In my view, this conclusion flows logically from the hypothesis that the provisions of Section 12 (3-A) are prospective in its operation. The view which I am taking is in accord with the conclusion of a Division Bench decision of this Court in the case of Smt. Madhuri Asthana v. S. A. Khan, (1979 (UP) RCC 269), the facts of which are in pari materia with those of the case in hand. I, therefore, hold that the courts: below clearly fell into a patent error of law in applying sub-section (3-A) of Section 12 to the present case. 9. Learned counsel for the landlord then urged that from the averments made in the petition, it is clear that the petitioner has allowed his unmarried sister to occupy the house and that consequently a vacancy must be deemed to have occurred at least under Clause (b) of Section 12 (1) of the Act, inasmuch as an unmarried sister cannot be regarded as a member of the tenants family within the meaning of Section 3 (g).
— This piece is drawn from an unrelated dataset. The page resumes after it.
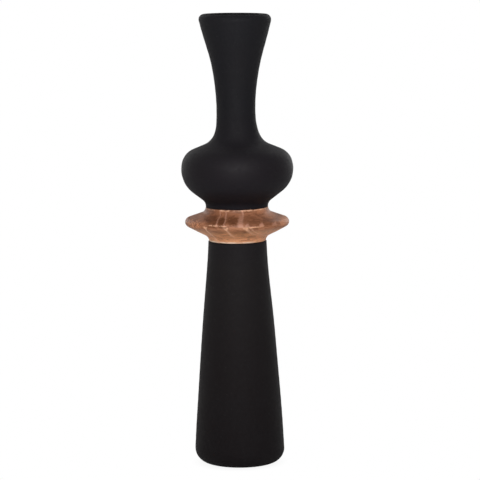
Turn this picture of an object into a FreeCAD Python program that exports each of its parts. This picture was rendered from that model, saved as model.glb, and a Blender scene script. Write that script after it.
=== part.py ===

This point was not raised before either of the two courts below, and, being a question of involving investigation of facts, I am not persuaded to sustain the orders of the courts below on this ground. The sole ground upon which the courts below decided the case against the petitioner was that he had been transferred from Meerut. I may also add that by means of a supplementary affidavit, the petitioner has brought to the notice of this court the fact that he has since been transferred back to Meerut. This fact has not been controverted. 10. For the reasons stated above, this petition succeeds and is allowed. The order passed by the respondents nos. 1 and 2 dated 30th October, 1978 and 20th July, 1978 respectively are quashed. There will however, be no orders as to costs.